Markup depends on the retail channel in which you sell.

Specialty/natural channels run 50-65%, drug is 45%, grocery is 35%, mass is 30%, and club is 14%.

If you sell direct to consumers, then the anchor price on a single unit of your product would equal that specialty/natural channel price.

In my experience and opinion, your EBIT (earnings before interest and taxes) should be 30%+ if you sell direct to consumer. This is your most profitable channel – selling direct to consumers.

For retail, you should strive for a 20%+ EBIT.

For cost of goods sold (COGS), you should strive for 40% or lower, which is not necessarily possible when you are a startup or doing smaller volume. I see COGS in the 40%-70% range for startups and small food companies.

The above profitability and COGS margins assume you are selling at volume, not at startup. You likely won’t have EBIT at 30% or 20% for direct and retail, respectively, and COGS at 40% or lower when you are a startup or running small volume, but you want to make sure you can get to these metrics as you scale.
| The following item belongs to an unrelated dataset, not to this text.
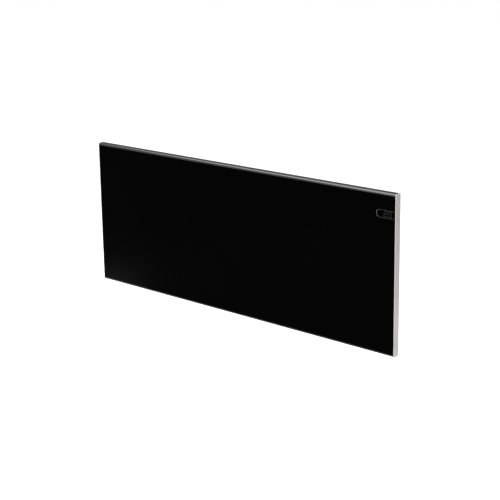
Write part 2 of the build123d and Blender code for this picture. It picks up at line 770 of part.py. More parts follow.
# ---- control box: a moulded tub, open towards the rear cover ----------------------------
with BuildPart() as control_box:
    with BuildSketch(Plane.XZ.offset(box_back)):
        with Locations((box_x, box_middle_height)):
            RectangleRounded(box_width, box_height, box_corner_radius)
    extrude(amount=box_depth)
    fillet(control_box.faces().sort_by(Axis.Y)[-1].edges(), box_edge_radius)
    with BuildSketch(Plane.XZ.offset(box_back + box_wall)):
        with Locations((box_x, box_middle_height)):
            RectangleRounded(
                box_width - 2 * box_wall,
                box_height - 2 * box_wall,
                box_corner_radius - box_wall,
            )
    extrude(amount=box_depth, mode=Mode.SUBTRACT)
    with BuildSketch(Plane.XZ.offset(box_back + box_wall)):
        with Locations((box_x, box_middle_height)):
            with GridLocations(*box_screw_grid, 2, 2):
                Circle(boss_radius)
    extrude(amount=box_depth - box_wall)
    with BuildSketch(Plane.XZ.offset(box_back)):
        with Locations((box_x, box_middle_height)):
            with GridLocations(*box_screw_grid, 2, 2):
                Circle(screw_radius + screw_clearance)
    extrude(amount=box_depth, mode=Mode.SUBTRACT)
    with BuildSketch(Plane.XZ.offset(box_back)):
        with Locations((box_x, box_middle_height)):
            with GridLocations(*box_screw_grid, 2, 2):
                Circle(head_radius + seat_gap)
    extrude(amount=head_height, mode=Mode.SUBTRACT)
    with BuildSketch(Plane.YZ.offset(box_right - box_wall)):
        with Locations((-box_middle_depth, switch_height)):
            Rectangle(switch_opening_depth, switch_opening)
    extrude(amount=box_wall, mode=Mode.SUBTRACT)
    with BuildSketch(Plane.XY.offset(box_middle_height - box_height / 2)):
        with Locations((gland_x, -box_middle_depth)):
            Circle(gland_shank_radius + screw_clearance)
    extrude(amount=box_wall, mode=Mode.SUBTRACT)
    with BuildSketch(Plane.XY.offset(box_middle_height + box_height / 2 - box_wall)):
        with Locations((box_x, -box_middle_depth)):
            with GridLocations(vent_pitch, 0, vent_count, 1):
                SlotOverall(vent_length, vent_width, rotation=90)
    extrude(amount=box_wall, mode=Mode.SUBTRACT)
    with BuildSketch(Plane.XZ.offset(box_back)):
        with Locations((box_x, box_middle_height - box_height / 2 + vent_drop)):
            with GridLocations(vent_pitch, 0, vent_count, 1):
                SlotOverall(vent_length, vent_width, rotation=90)
    extrude(amount=box_wall, mode=Mode.SUBTRACT)

with BuildPart() as control_box_screws:
    with BuildSketch(Plane.XZ.offset(box_back + head_height)):
        with Locations((box_x, box_middle_height)):
            with GridLocations(*box_screw_grid, 2, 2):
                Circle(screw_radius)
    extrude(amount=cover_inner + box_screw_reach - box_back - head_height)
    with BuildSketch(Plane.XZ.offset(box_back)):
        with Locations((box_x, box_middle_height)):
            with GridLocations(*box_screw_grid, 2, 2):
                Circle(head_radius)
    extrude(amount=head_height)
    with BuildSketch(Plane.XZ.offset(box_back)):
        with Locations((box_x, box_middle_height)):
            with GridLocations(*box_screw_grid, 2, 2):
                RegularPolygon(socket_width / 2, 6, major_radius=False)
    extrude(amount=socket_depth, mode=Mode.SUBTRACT)

# ---- power board and what stands on it --------------------------------------------------
with BuildPart() as board_standoffs:
    with BuildSketch(Plane.XZ.offset(board_face)):
        with Locations((board_x, box_middle_height)):
            with GridLocations(*board_post_grid, 2, 2):
                Circle(standoff_radius)
                Circle(screw_radius + screw_clearance, mode=Mode.SUBTRACT)
    extrude(amount=board_lift)

with BuildPart() as power_board:
    with BuildSketch(Plane.XZ.offset(board_back)):
        with Locations((board_x, box_middle_height)):
            Rectangle(board_width, board_height)
            with GridLocations(*board_post_grid, 2, 2):
                Circle(screw_radius + screw_clearance, mode=Mode.SUBTRACT)
    extrude(amount=board_thickness)

with BuildPart() as board_screws:
    with BuildSketch(Plane.XZ.offset(board_back)):
        with Locations((board_x, box_middle_height)):
            with GridLocations(*board_post_grid, 2, 2):
                Circle(screw_radius)
    extrude(amount=board_screw_length)
    with BuildSketch(Plane.XZ.offset(board_back)):
        with Locations((board_x, box_middle_height)):
            with GridLocations(*board_post_grid, 2, 2):
                Circle(head_radius)
    extrude(amount=-head_height)

with BuildPart() as relay:
    with BuildSketch(Plane.XZ.offset(board_back)):
        with Locations((board_x - relay_offset[0], box_middle_height + relay_offset[1])):
            Rectangle(relay_size[0], relay_size[2])
    extrude(amount=-relay_size[1])
    fillet(relay.faces().sort_by(Axis.Y)[-1].edges(), connector_edge_radius)

with BuildPart() as power_supply:
    with BuildSketch(Plane.XZ.offset(board_back)):
        with Locations((board_x + supply_offset[0], box_middle_height + supply_offset[1])):
            Rectangle(supply_size[0], supply_size[2])
    extrude(amount=-supply_size[1])
    fillet(power_supply.faces().sort_by(Axis.Y)[-1].edges(), connector_edge_radius)

with BuildPart() as terminal_block:
    with BuildSketch(Plane.XZ.offset(board_back)):
        with Locations((board_x - terminal_offset[0], box_middle_height - terminal_offset[1])):
            Rectangle(terminal_size[0], terminal_size[2])
    extrude(amount=-terminal_size[1])
    with BuildSketch(Plane.XZ.offset(board_back - terminal_size[1])):
        with Locations((board_x - terminal_offset[0], box_middle_height - terminal_offset[1])):
            with GridLocations(terminal_size[0] / terminal_count, 0, terminal_count, 1):
                Circle(terminal_bore)
    extrude(amount=terminal_size[1] / 2, mode=Mode.SUBTRACT)
    with BuildSketch(Plane.XY.offset(box_middle_height - terminal_offset[1] - terminal_size[2] / 2)):
        with Locations((board_x - terminal_offset[0], -board_back + terminal_size[1] / 2)):
            with GridLocations(terminal_size[0] / terminal_count, 0, terminal_count, 1):
                Rectangle(2 * terminal_bore, 2 * terminal_bore)
    extrude(amount=terminal_size[2] / 2, mode=Mode.SUBTRACT)

with BuildPart() as fuse_holder:
    with BuildSketch(Plane.XZ.offset(board_back)):
        with Locations((board_x + fuse_offset[0], box_middle_height - fuse_offset[1])):
            Rectangle(fuse_length + 2 * fuse_clip_width, 2 * fuse_radius + 2 * fuse_clip_width)
    extrude(amount=-fuse_seat)
    with BuildSketch(Plane.XZ.offset(board_back)):
        with Locations((board_x + fuse_offset[0], box_middle_height - fuse_offset[1])):
            with GridLocations(fuse_length + fuse_clip_width, 0, 2, 1):
                Rectangle(fuse_clip_width, 2 * fuse_radius + 2 * fuse_clip_width)
    extrude(amount=-fuse_seat - 2 * fuse_radius)

with BuildPart() as fuse:
    with BuildSketch(Plane.YZ.offset(board_x + fuse_offset[0] - fuse_length / 2 + seat_gap)):
        with Locations(
            (-board_back + fuse_seat + fuse_radius + seat_gap, box_middle_height - fuse_offset[1])
        ):
            Circle(fuse_radius)
    extrude(amount=fuse_length - 2 * seat_gap)

# ---- earth stud and its nut -------------------------------------------------------------
with BuildPart() as earth_stud:
    with BuildSketch(Plane.XZ.offset(rear_face)):
        with Locations((earth_x, earth_z)):
            Circle(earth_radius)
    extrude(amount=-earth_length)

with BuildPart() as earth_nut:
    with BuildSketch(Plane.XZ.offset(rear_face)):
        with Locations((earth_x, earth_z)):
            RegularPolygon(earth_nut_width / 2, 6, major_radius=False)
            Circle(earth_radius + screw_clearance, mode=Mode.SUBTRACT)
    extrude(amount=-earth_nut_height)

# ---- gland where the supply cord would come in ------------------------------------------
with BuildPart() as cable_gland:
    with BuildSketch(Plane.XY.offset(box_bottom)):
        with Locations((gland_x, -box_middle_depth)):
            Circle(gland_radius)
    extrude(amount=-gland_height)
    fillet(cable_gland.faces().sort_by(Axis.Z)[0].edges(), gland_round)
    with BuildSketch(Plane.XY.offset(box_bottom)):
        with Locations((gland_x, -box_middle_depth)):
            RegularPolygon(gland_nut_width / 2, 6, major_radius=False)
    extrude(amount=-gland_collar)
    with BuildSketch(Plane.XY.offset(box_bottom)):
        with Locations((gland_x, -box_middle_depth)):
            Circle(gland_shank_radius)
    extrude(amount=gland_shank_length)
    with BuildSketch(Plane.XY.offset(box_bottom - gland_height)):
        with Locations((gland_x, -box_middle_depth)):
            Circle(gland_bore)
    extrude(amount=gland_height + gland_shank_length, mode=Mode.SUBTRACT)

with BuildPart() as gland_nut:
    with BuildSketch(Plane.XY.offset(box_bottom + box_wall)):
        with Locations((gland_x, -box_middle_depth)):
            RegularPolygon(gland_nut_width / 2, 6, major_radius=False)
            Circle(gland_shank_radius + screw_clearance, mode=Mode.SUBTRACT)
    extrude(amount=gland_nut_height)

# ---- rocker switch in the side of the control box ---------------------------------------
with BuildPart() as switch_body:
    with BuildSketch(Plane.YZ.offset(box_right)):
        with Locations((-box_middle_depth, switch_height)):
            Rectangle(
                switch_opening_depth + 2 * switch_flange_rim,
                switch_opening + 2 * switch_flange_rim,
            )
    extrude(amount=switch_flange)
    chamfer(switch_body.faces().sort_by(Axis.X)[-1].edges(), switch_flange / 3)
    with BuildSketch(Plane.YZ.offset(box_right)):
        with Locations((-box_middle_depth, switch_height)):
            Rectangle(
                switch_opening_depth - 2 * screw_clearance,
                switch_opening - 2 * screw_clearance,
            )
    extrude(amount=-switch_body_depth)
    with BuildSketch(Plane.YZ.offset(box_right + switch_flange)):
        with Locations((-box_middle_depth, switch_height)):
            Rectangle(
                rocker_width + 2 * seat_gap,
                rocker_length + 2 * rocker_pocket_gap,
            )
    extrude(amount=-rocker_pocket_depth, mode=Mode.SUBTRACT)
    with BuildSketch(Plane.XZ.offset(box_middle_depth)):
        with Locations((pivot_x, switch_height)):
            Circle(rocker_pin_radius + pivot_clearance)
    extrude(
        amount=rocker_width / 2 + rocker_pin_length + seat_gap,
        both=True,
        mode=Mode.SUBTRACT,
    )

with BuildPart() as power_rocker:
    with BuildSketch(Plane.XZ.offset(box_middle_depth)):
        with Locations((pivot_x, switch_height)):
            Polygon(
                (rocker_crown, rocker_length / 2),
                (rocker_crown - rocker_dish, 0),
                (rocker_crown, -rocker_length / 2),
                (0, -rocker_length / 2),
                (-rocker_skirt, -rocker_length / 3),
                (-rocker_skirt, rocker_length / 3),
                (0, rocker_length / 2),
                rotation=rocker_travel / 2,
                align=None,
            )
    extrude(amount=rocker_width / 2, both=True)
    with BuildSketch(Plane.XZ.offset(box_middle_depth)):
        with Locations((pivot_x, switch_height)):
            Circle(rocker_pin_radius)
    extrude(amount=rocker_width / 2 + rocker_pin_length, both=True)

with BuildPart() as switch_spades:
    with BuildSketch(Plane.YZ.offset(box_right - switch_body_depth)):
        with Locations((-box_middle_depth, switch_height)):
            with GridLocations(0, spade_pitch, 1, spade_count):
                Rectangle(spade_width, spade_thickness)
    extrude(amount=-spade_length)

pieces = {
    "front_glass": front_glass,
    "top_rail": top_rail,
    "bottom_rail": bottom_rail,
    "left_end_trim": left_end_trim,
    "right_end_trim": right_end_trim,
    "trim_screws": trim_screws,
    "glass_bond_strips": glass_bond_strips,
    "element_carrier": element_carrier,
    "heating_element": heating_element,
    "element_lugs": element_lugs,
    "element_cover": element_cover,
    "reflector_sheet": reflector_sheet,
    "insulation_board": insulation_board,
    "thermal_cutouts": thermal_cutouts,
    "temperature_sensor": temperature_sensor,
    "heat_barrier": heat_barrier,
    "touch_foil": touch_foil,
    "digit_module": digit_module,
    "display_board": display_board,
    "display_posts": display_posts,
    "display_screws": display_screws,
    "rear_cover": rear_cover,
    "rear_cover_screws": rear_cover_screws,
    "lead_grommet": lead_grommet,
    "element_leads": element_leads,
    "lead_connector": lead_connector,
    "display_ribbon": display_ribbon,
    "ribbon_plug": ribbon_plug,
    "left_hanger": left_hanger,
    "right_hanger": right_hanger,
    "hanger_rivets": hanger_rivets,
    "control_box": control_box,
    "control_box_screws": control_box_screws,
    "board_standoffs": board_standoffs,
    "power_board": power_board,
    "board_screws": board_screws,
    "relay": relay,
    "power_supply": power_supply,
    "terminal_block": terminal_block,
    "fuse_holder": fuse_holder,
    "fuse": fuse,
    "earth_stud": earth_stud,
    "earth_nut": earth_nut,
    "cable_gland": cable_gland,
    "gland_nut": gland_nut,
    "switch_body": switch_body,
    "switch_spades": switch_spades,
    "power_rocker": power_rocker,
    "left_upright": left_upright,
    "right_upright": right_upright,
    "upper_strap": upper_strap,
    "lower_strap": lower_strap,
    "strap_rivets": strap_rivets,
}
for node, piece in pieces.items():
    piece.part.label = node
    export_step(piece.part, f"parts/{node}.step")
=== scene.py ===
"""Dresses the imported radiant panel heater: shapes, finishes, studio and camera.

Lengths are metres in the CAD frame: +X along the panel to the viewer's right, +Y into the
wall, +Z up, with the origin on the wall plane in the middle of the wall screw pattern.
"""

import json
import logging
import math
from dataclasses import dataclass, field
from enum import Enum
from typing import Callable, Iterable, Sequence

import bmesh
import bpy
from mathutils import Matrix, Vector
from mathutils.geometry import tessellate_polygon


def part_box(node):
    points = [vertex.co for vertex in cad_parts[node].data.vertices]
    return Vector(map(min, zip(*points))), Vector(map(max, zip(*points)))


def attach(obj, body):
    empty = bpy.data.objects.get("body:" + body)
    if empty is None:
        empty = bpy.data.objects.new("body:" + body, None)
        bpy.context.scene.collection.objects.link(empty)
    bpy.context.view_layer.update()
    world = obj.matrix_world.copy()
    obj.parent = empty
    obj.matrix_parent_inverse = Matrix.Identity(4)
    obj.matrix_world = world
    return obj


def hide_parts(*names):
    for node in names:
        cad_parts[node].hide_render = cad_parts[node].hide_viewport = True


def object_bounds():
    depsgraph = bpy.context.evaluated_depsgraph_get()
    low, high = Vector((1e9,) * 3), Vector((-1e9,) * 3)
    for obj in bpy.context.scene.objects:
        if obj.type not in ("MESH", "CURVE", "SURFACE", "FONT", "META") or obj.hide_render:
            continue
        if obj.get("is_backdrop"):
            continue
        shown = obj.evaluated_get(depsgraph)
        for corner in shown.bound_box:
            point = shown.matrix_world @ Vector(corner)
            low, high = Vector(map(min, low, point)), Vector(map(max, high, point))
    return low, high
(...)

In reality, especially if you are selling an organic or natural product, it can be difficulty even at volume to hit the 30% and 20% EBIT metrics, but to be sustainable, you really need to shoot for these metrics.

If your forecasting reveals that you may not be able to hit these metrics at volume, then go back to R&D to redevelop the product with more value that will allow you to charge the price that will give you the profitability you need to be sustainable.